Referring to his lifeguard days, Mr Wong says: "My life now is more mellow. As they say, all good things come to an end. Still, I am grateful I was that person once - young, fun, without a care in the world."
Growing up and marrying there
In 1985, Mr Kee Ah Lam married Madam Ang Ah Keok at The Seafood International Market & Restaurant, where he works as a purchasing manager.
Last year, the elder of their two sons, Mr Kee Yong Ming, married his wife Connie Lee at the same restaurant.
Accountant Yong Ming, 30, says: "Big Splash has been a big part of my life. My father was already working there when I was born. As a child, I visited the water theme park and had many fond memories there.
"You can also see the sea from the restaurant.
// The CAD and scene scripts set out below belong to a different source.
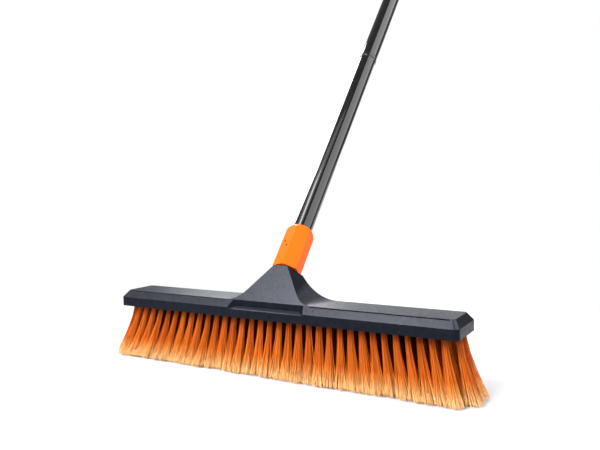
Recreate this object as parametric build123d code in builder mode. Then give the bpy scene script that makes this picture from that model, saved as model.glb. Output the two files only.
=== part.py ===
"""Telescopic push broom. Millimetres, +Z up, X along the block, handle leaning back towards +Y.

The origin is on the floor under the middle of the block, where the bristle tips rest.
"""

import os
from math import cos, radians, sin, sqrt, tan

from build123d import *

# Block and bracket, in the block's own heights above its underside
trim = 69.0  # free length of the bristles, from the floor to the block's underside
block_length, block_width, block_height = 463.0, 61.0, 20.0
top_length, top_width = 451.0, 43.5
skirt_height = 11.5
corner_radius, top_corner_radius = 6.0, 3.5
edge_groove, groove_width = 0.8, 1.3  # depth and width of the groove just under the top's front edge
groove_start, groove_end = 58.0, 220.0
bracket_foot = 45.0  # half width where the bracket's flanks would meet the block's top
bracket_neck_half = 9.5
bracket_front_fillet, bracket_back_fillet = 22.0, 66.0  # the feet sweep wider towards the back
step_half = 49.5  # the step in front of the bracket, at the block's top
step_drop, ledge_fall = 7.7, 2.4
step_flare, step_draft = 1.1, 0.7  # how far its ends open, per mm forwards and per mm up

# Bristle tufts
outer_columns, inner_columns, tuft_pitch = 33, 35, 13.2
row_steps = (-2, -1, 0, 1, 2)
row_pitch = 7.5
root_radius, tip_radius = 3.5, 5.9
hole_radius, hole_depth = 3.6, 11.0
end_fan, side_fan = tan(radians(16)), tan(radians(7))
staple_length, staple_thickness, staple_height = 5.6, 0.5, 1.6

# Handle: distances are measured along its axis, from the block's underside upwards
lean = radians(40)
axis_offset = -21.2  # where the axis crosses the block's underside
tube_radius, tube_wall = 12.5, 0.9
extension_radius, extension_wall = 11.2, 0.8
running_gap = 0.08
seat_gap = 0.05

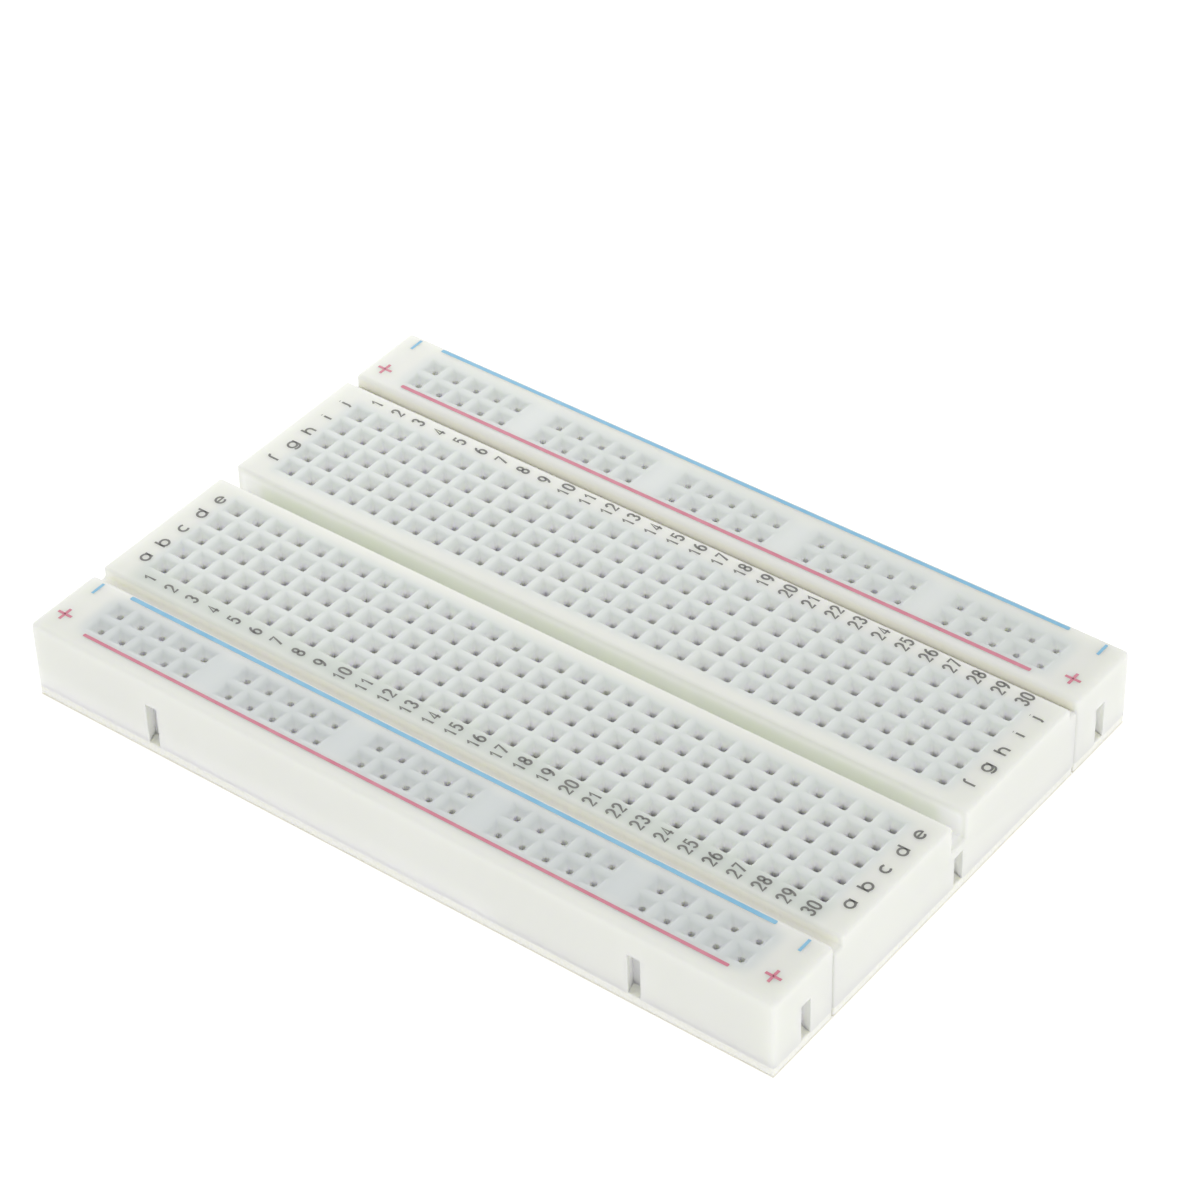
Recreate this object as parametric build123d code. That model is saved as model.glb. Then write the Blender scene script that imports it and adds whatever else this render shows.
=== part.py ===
from build123d import *
import os

# Solderless breadboard with 400 tie points: a terminal strip between two bus strips.
# Each strip is a moulded body with sprung metal contacts in pockets that open downwards.
# A foam pad with a peel-off liner closes the pockets. The strips hang on each other by
# dovetail tabs in slots that are open at the bottom, so a strip lifts off upwards.
# Millimetres. The origin is the middle of the underside, +X runs from column 1 to
# column 30, +Y from row a to row j, and +Z is up.

os.makedirs("parts", exist_ok=True)

# Tie-point grid
pitch = 2.54
columns = 30
rows_per_side = 5
channel_rows = 3            # row e to row f is this many pitches, for a 0.3 in wide chip
bus_groups = 5
holes_per_group = 5
rows_per_bus = 2

# Moulded bodies
body_height = 7.4
end_margin = 4.37           # from the first and last column to the end faces
side_margin = 4.63          # from rows a and j to the terminal strip's sides
bus_inner_margin = 2.75     # from a bus strip's inner side to its nearest row of holes
bus_outer_margin = 3.31
strip_gap = 0.05            # between the side walls of neighbouring strips
ledge_width = 1.15          # step down along both long sides of the terminal strip
ledge_depth = 1.1
channel_width = 2.2
channel_depth = 3.0

# Tie-point holes: a square funnel, then a square throat into the pocket
funnel_rim = 1.66
funnel_depth = 0.87
throat = 0.8
roof_thickness = 1.5

# Pockets in the bodies, and the hollow under the channel
pocket_width = 1.7
pocket_overhang = 1.1       # from the last hole's centre to the pocket's end
core_wall = 1.2
core_width = 3.4
core_ribs = 5

# Dovetail slots and tabs
slot_mouth = 1.35
slot_depth = 1.35
slot_flare = 0.3            # widening on each side for each millimetre of depth
tab_side_clearance = 0.1
tab_end_clearance = 0.15
tab_top_clearance = 0.1
side_hook_spacing = 53.8
side_slot_top = 2.8         # below the top of the body
bus_end_slot_top = 3.3
terminal_end_slot_top = 4.0

# Sprung contacts, folded from sheet
sheet = 0.2
clip_clearance = 0.1        # from the contact to the pocket's walls
finger_width = 1.9
clip_wall_height = 1.0      # height of the unslotted part of the trough
clip_knee_height = 2.4
pinch_gap = 0.1
pinch_below_roof = 1.1
tip_below_roof = 0.2
tip_opening = 0.8

# Foam and liner
pad_thickness = 1.0
pad_inset = 0.1
liner_thickness = 0.1

# Heights above the surface that the board rests on
pad_bottom = liner_thickness
body_bottom = pad_bottom + pad_thickness
body_top = body_bottom + body_height
pocket_top = body_top - roof_thickness

# Places and outer sizes of the rows, columns and strips
strip_length = (columns - 1) * pitch + 2 * end_margin
terminal_width = (channel_rows + 2 * (rows_per_side - 1)) * pitch + 2 * side_margin
bus_width = (rows_per_bus - 1) * pitch + bus_inner_margin + bus_outer_margin
column_xs = [(column - (columns - 1) / 2) * pitch for column in range(columns)]
side_centre_y = (channel_rows + rows_per_side - 1) / 2 * pitch
row_offsets = [(row - (rows_per_side - 1) / 2) * pitch for row in range(rows_per_side)]
bus_steps = bus_groups * (holes_per_group + 1) - 2
bus_hole_xs = [
    (group * (holes_per_group + 1) + hole - bus_steps / 2) * pitch
    for group in range(bus_groups)
    for hole in range(holes_per_group)
]
bus_inner_y = terminal_width / 2 + strip_gap
bus_centre_y = bus_inner_y + bus_width / 2
bus_row_ys = [bus_inner_y + bus_inner_margin + row * pitch for row in range(rows_per_bus)]
bus_hook_y = sum(bus_row_ys) / rows_per_bus
side_hook_xs = (-side_hook_spacing / 2, side_hook_spacing / 2)
over = 0.5                  # how far a cutting tool runs past the face that it opens


def block(x0, x1, y0, y1, z0, z1):
    """A box between two corners."""
    size = (x1 - x0, y1 - y0, z1 - z0)
    return Pos(x0, y0, z0) * Box(*size, align=(Align.MIN, Align.MIN, Align.MIN))


def hole_tool():
    """The cutter for one tie point: funnel, throat, and into the pocket."""
    slope = (funnel_rim - throat) / 2 / funnel_depth
    wide = funnel_rim + 2 * slope * over
    floor = Plane.XY.offset(body_top - funnel_depth)
    rim = Plane.XY.offset(body_top + over)
    funnel = loft([floor * Rectangle(throat, throat), rim * Rectangle(wide, wide)])
    half = throat / 2
    return funnel + block(-half, half, -half, half, pocket_top - over, body_top - funnel_depth)


def dovetail(mouth, depth, bottom, top):
    """A prism that widens along +Y from a mouth on the plane Y = 0."""
    root = mouth / 2
    head = root + slot_flare * depth
    outline = Polyline((-root, 0), (root, 0), (head, depth), (-head, depth), close=True)
    return extrude(Plane.XY.offset(bottom) * make_face(outline), top - bottom)


def slot_tool(top_below):
    """The cutter for a slot that is open at the bottom of its body."""
    return dovetail(slot_mouth, slot_depth, -over, body_top - top_below)


def tab(top_below):
    """The tab that hangs in such a slot."""
    neck = slot_mouth - 2 * tab_side_clearance
    reach = slot_depth - tab_end_clearance
    return dovetail(neck, reach, body_bottom, body_top - top_below - tab_top_clearance)


def side_places(y):
    """Where the tabs and slots of a long side on the plane Y = y stand."""
    return [Pos(x, y, 0) for x in side_hook_xs]


def end_place(x, y):
    """Where a tab or slot of an end face stands, pointing along -X."""
    return Pos(x, y, 0) * Rot(0, 0, 90)


def bent_sheet(points):
    """The section of a folded sheet whose middle follows the points."""
    path = [Vector(*point) for point in points]
    runs = [(after - before).normalized() for before, after in zip(path, path[1:])]
    normals = [Vector(-run.Y, run.X) for run in runs]
    mitres = [normals[0]]
    for before, after in zip(normals, normals[1:]):
        mitres.append((before + after) * (1 / (1 + before.dot(after))))
    mitres.append(normals[-1])
    one_side = [point + mitre * (sheet / 2) for point, mitre in zip(path, mitres)]
    other_side = [point - mitre * (sheet / 2) for point, mitre in zip(path, mitres)]
    return make_face(Polyline(*one_side, *reversed(other_side), close=True))


def contact(hole_ys, pocket_length):
    """A sprung contact along Y with a pair of leaves under each hole."""
    wall_x = (pocket_width - sheet) / 2 - clip_clearance
    half = [
        (wall_x, body_bottom + sheet / 2),
        (wall_x, body_bottom + clip_knee_height),
        ((pinch_gap + sheet) / 2, pocket_top - pinch_below_roof),
        ((tip_opening + sheet) / 2, pocket_top - tip_below_roof),
    ]
    section = bent_sheet([(-x, z) for x, z in reversed(half)] + half)
    length = pocket_length - 2 * clip_clearance
    trough = extrude(Plane.XZ * section, length / 2, both=True)
    edges = [-length / 2 - over]
    for y in hole_ys:
        edges += [y - finger_width / 2, y + finger_width / 2]
    edges.append(length / 2 + over)
    low = body_bottom + clip_wall_height
    gaps = [
        block(-pocket_width, pocket_width, edges[i], edges[i + 1], low, body_top)
        for i in range(0, len(edges), 2)
    ]
    return trough - gaps


def pad(width, y, bottom, thickness, tools):
    """A foam pad or its liner under one strip, cut out where the tabs pass."""
    half_length = strip_length / 2 - pad_inset
    half_width = width / 2 - pad_inset
    sheet_block = block(
        -half_length, half_length, y - half_width, y + half_width, bottom, bottom + thickness
    )
    return sheet_block - tools if tools else sheet_block


def strip_body(width, y, end_slot_top, end_hook_y):
    """A moulded body with its tabs and slots, before its holes are cut."""
    half_length = strip_length / 2
    front = y - width / 2
    rear = y + width / 2
    body = block(-half_length, half_length, front, rear, body_bottom, body_top)
    body += [place * tab(side_slot_top) for place in side_places(rear)]
    body += end_place(-half_length, end_hook_y) * tab(end_slot_top)
    slots = [place * slot_tool(side_slot_top) for place in side_places(front)]
    slots.append(end_place(half_length, end_hook_y) * slot_tool(end_slot_top))
    return body - slots


def terminal_body():
    """The terminal strip: 30 columns of five holes on each side of the channel."""
    half_length = strip_length / 2
    half_width = terminal_width / 2
    half_pocket = pocket_width / 2
    pocket_length = terminal_pocket_length()
    body = strip_body(terminal_width, 0, terminal_end_slot_top, 0)
    long = half_length + over
    channel_floor = body_top - channel_depth
    tools = [block(-long, long, -channel_width / 2, channel_width / 2, channel_floor, body_top + over)]
    for side in (-1, 1):
        ledge = sorted((side * (half_width - ledge_width), side * (half_width + over)))
        tools.append(block(-long, long, *ledge, body_top - ledge_depth, body_top + over))
    core_end = half_length - slot_depth - core_wall
    core_pitch = (2 * core_end + core_wall) / core_ribs
    for rib in range(core_ribs):
        start = -core_end + rib * core_pitch
        tools.append(block(
            start, start + core_pitch - core_wall, -core_width / 2, core_width / 2,
            body_bottom - over, channel_floor - core_wall
        ))
    hole = hole_tool()
    for x in column_xs:
        for centre in (-side_centre_y, side_centre_y):
            tools.append(block(
                x - half_pocket, x + half_pocket, centre - pocket_length / 2,
                centre + pocket_length / 2, body_bottom - over, pocket_top
            ))
            tools += [Pos(x, centre + offset, 0) * hole for offset in row_offsets]
    return body - tools


def bus_body(side):
    """A bus strip: two rows of holes in groups of five over two long pockets."""
    body = strip_body(bus_width, side * bus_centre_y, bus_end_slot_top, side * bus_hook_y)
    half_pocket = pocket_width / 2
    half_rail = bus_pocket_length() / 2
    hole = hole_tool()
    tools = []
    for y in [side * row_y for row_y in bus_row_ys]:
        tools.append(block(
            -half_rail, half_rail, y - half_pocket, y + half_pocket, body_bottom - over, pocket_top
        ))
        tools += [Pos(x, y, 0) * hole for x in bus_hole_xs]
    return body - tools


def terminal_pocket_length():
    return row_offsets[-1] - row_offsets[0] + 2 * pocket_overhang


def bus_pocket_length():
    return bus_hole_xs[-1] - bus_hole_xs[0] + 2 * pocket_overhang


def write(shape, name):
    export_step(shape, f"parts/{name}.step")


# Moulded bodies
write(bus_body(-1), "front_bus_body")
write(terminal_body(), "terminal_body")
write(bus_body(1), "rear_bus_body")

# Foam pads and liners. The two rear strips lift past the tabs of the strip in front.
terminal_front_y = -terminal_width / 2
strips = {
    "front_bus": (bus_width, -bus_centre_y, None),
    "terminal": (terminal_width, 0, terminal_front_y),
    "rear_bus": (bus_width, bus_centre_y, bus_inner_y),
}
for strip, (width, y, tab_side_y) in strips.items():
    tools = []
    if tab_side_y is not None:
        tools = [place * slot_tool(side_slot_top) for place in side_places(tab_side_y)]
    write(pad(width, y, pad_bottom, pad_thickness, tools), f"{strip}_foam_pad")
    write(pad(width, y, 0, liner_thickness, tools), f"{strip}_liner")

# Terminal contacts: one for holes a to e and one for holes f to j of each column
column_clip = contact(row_offsets, terminal_pocket_length())
for number, x in enumerate(column_xs, start=1):
    pair = [Pos(x, centre, 0) * column_clip for centre in (-side_centre_y, side_centre_y)]
    write(Compound(pair), f"clip_column_{number:02d}")

# Bus contacts: one rail under each row of holes
bus_rail = Rot(0, 0, -90) * contact(bus_hole_xs, bus_pocket_length())
rail_names = {
    "front_minus_rail": -bus_row_ys[0],
    "front_plus_rail": -bus_row_ys[1],
    "rear_plus_rail": bus_row_ys[0],
    "rear_minus_rail": bus_row_ys[1],
}
for name, y in rail_names.items():
    write(Pos(0, y, 0) * bus_rail, name)
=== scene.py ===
import math
import bmesh
import bpy
from mathutils import Matrix, Vector


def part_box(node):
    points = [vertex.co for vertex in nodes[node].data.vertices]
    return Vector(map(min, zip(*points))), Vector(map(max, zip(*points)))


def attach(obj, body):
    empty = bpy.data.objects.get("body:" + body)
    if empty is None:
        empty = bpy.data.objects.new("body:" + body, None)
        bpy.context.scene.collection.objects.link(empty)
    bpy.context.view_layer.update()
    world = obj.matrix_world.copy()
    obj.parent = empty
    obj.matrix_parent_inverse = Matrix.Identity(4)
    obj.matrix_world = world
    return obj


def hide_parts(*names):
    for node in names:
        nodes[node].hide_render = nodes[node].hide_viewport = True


# A solderless breadboard on a white table in even light: three moulded ABS strips, pad-printed
# scales and power lines, sprung contacts under the holes, foam pads and their liners.
# Meshes are drawn in millimetres and shrunk to metres when they are finished.
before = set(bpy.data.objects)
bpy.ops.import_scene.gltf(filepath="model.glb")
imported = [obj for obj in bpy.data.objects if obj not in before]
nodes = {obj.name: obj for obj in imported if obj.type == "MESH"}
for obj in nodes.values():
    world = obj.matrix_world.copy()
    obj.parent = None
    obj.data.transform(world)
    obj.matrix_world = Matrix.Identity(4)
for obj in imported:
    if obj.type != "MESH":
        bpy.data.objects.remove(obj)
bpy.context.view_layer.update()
mm = 0.001
touching = 0.001    # mm, for corners that lie on the same plane
print("frame loaded:", len(nodes), "nodes")


# Places, read from the frame where it has them

def boxOf(node):
    low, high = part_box(node)
    return low / mm, high / mm


def middleOf(node):
    low, high = boxOf(node)
    return (low + high) / 2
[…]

When it was time to choose a location for my wedding, it was my first choice."
In 1983, his father started work at the restaurant as a storeman. Two years later, he married Madam Ang, who handles quality control in a factory.
Looking at his wedding photos, Mr Kee says: "See the flared trousers I was wearing? In those days, such trousers were very fashionable.
"I chose the restaurant because I worked there. Why would I want the best day of my life to be anywhere else?"
He adds: "Having your wedding dinner at a restaurant was also cheaper than at a hotel."
A year after the wedding, he left to work in the construction industry. But three years later, he returned to work in the restaurant and has not left since.
He says: "I realised that working in a restaurant was my true calling."
Yong Ming recalls that although his father worked at Big Splash, his family visited the attraction only a few times a year, due to his father's busy schedule and the fact that it was not easily accessible by public transport.
But when they played there, Yong Ming says, "we really enjoyed going down the slides, playing in the pool and eating at the KFC outlet".
"Those are among my best memories," he adds.
Nowadays, he visits Big Splash every one or two months - usually with his wife - to eat at the restaurant.
"I have grown up with Big Splash and seen it evolve over the years. It will be sad to see it go."